How to make a block matrix positive semi-definite?

Question

I have a matrix $A=\begin{bmatrix} \textbf{0}_{N\times N} & S\\ S^T & \textbf{0}_{M\times M} \end{bmatrix},$ where $S\in R^{N\times M}$. What $S$ would make $A$ a positive semi-definite matrix?

Answer 1

Take any $z = (z_1,z_2)^T$. We have

\begin{align*} & \left(z_1^T z_2^T \right) A \begin{pmatrix} z_1 \\ z_2 \end{pmatrix} \\ & = z_1^T S z_2 + z_2^T S^T z_1 \\ & = k(z) + k(z)^T \\ & = 2k(z) \end{align*}

where $k(z) = z_1^T S z_2$.

Now suppose $k \geq 0$. If you take the vector $z^\prime = (-z_1 , z_2)^T$, $k(z^\prime) \leq 0$.

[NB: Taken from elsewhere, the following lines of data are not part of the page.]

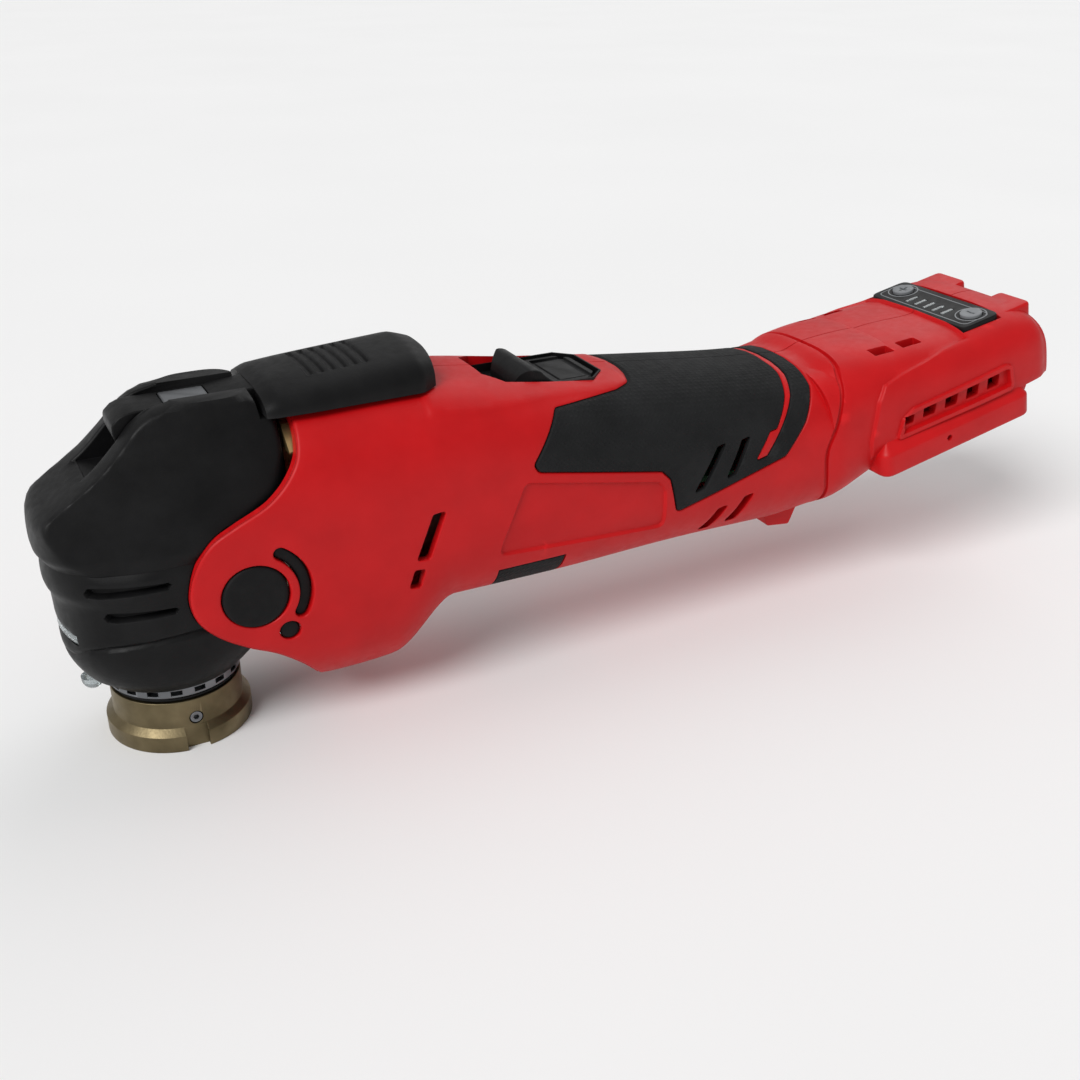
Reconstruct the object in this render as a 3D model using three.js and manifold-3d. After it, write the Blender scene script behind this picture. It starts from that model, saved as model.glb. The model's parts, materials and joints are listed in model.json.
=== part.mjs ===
// Cordless oscillating multi-tool: a brushed motor turns an eccentric, a fork turns that into a small swing of
// a vertical spindle, and a lever on the head pushes the clamp bolt down to free the accessory.
// Millimetres. The model is drawn with the spindle axis at x = 0 and y = 0, the accessory face at z = 0, the
// handle along +X and +Z up, and is moved at the end so that the base centre of its box is the origin.
import * as THREE from 'three';
import Module from 'manifold-3d';
import { mergeVertices } from 'three/addons/utils/BufferGeometryUtils.js';
import { ParametricGeometry } from 'three/addons/geometries/ParametricGeometry.js';

const wasm = await Module();
wasm.setup();

// ---- driving dimensions -------------------------------------------------------------------------------
const WALL = 2.6;            // moulded wall of the clamshell halves
const SEAM = 0.15;           // half the gap left at the parting plane
const GAP = 0.3;             // clearance between neighbouring pieces
const RIM = 0.2;             // running clearance of turning and sliding pieces
const SKIN = 1.5;            // thickness of the soft overmould and of the belly pad

const MOTOR_X = [62, 112];
const HANDLE_LENGTH = 86;    // from the motor's rear end to the neck in front of the battery foot
const DRAWN_LENGTH = 86;     // the handle length for which the stations and outlines below are written
// where a station written as x comes to lie on a handle of another length
const along = (x) => {
  const behind = Math.min(Math.max(x - MOTOR_X[1], 0), DRAWN_LENGTH);
  return x + behind * (HANDLE_LENGTH / DRAWN_LENGTH - 1);
};
const alongAll = (points) => points.map(([x, ...rest]) => [along(x), ...rest]);

const BODY_END = along(226); // rear end of the tapered body, inside the battery foot
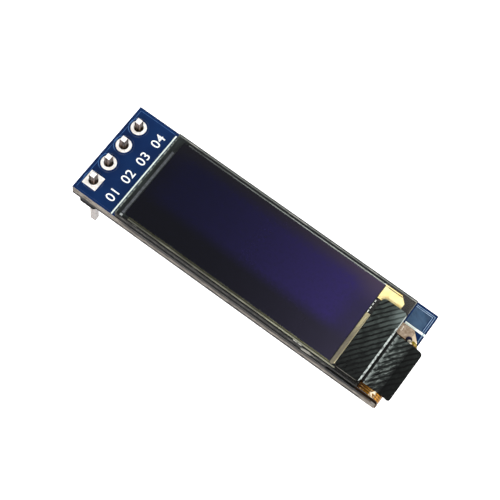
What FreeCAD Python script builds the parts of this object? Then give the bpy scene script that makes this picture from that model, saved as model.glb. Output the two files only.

So positive semi-definiteness can only be achieved if $k(z) = 0$ for all $z$ which is the case if $S = 0$.

Answer 2

Since $A$ is real symmetric, $A$ is diagonalizable and similar to some diagonal matrix $D$.

If $A$ is positive semi-definite, so does $D$ and hence all entries in $D$ are non-negative numbers.

Since $A$ is traceless, so does $D$ and hence all entries of $D$ are zero.

This means $D$ is the zero matrix and so does $A$.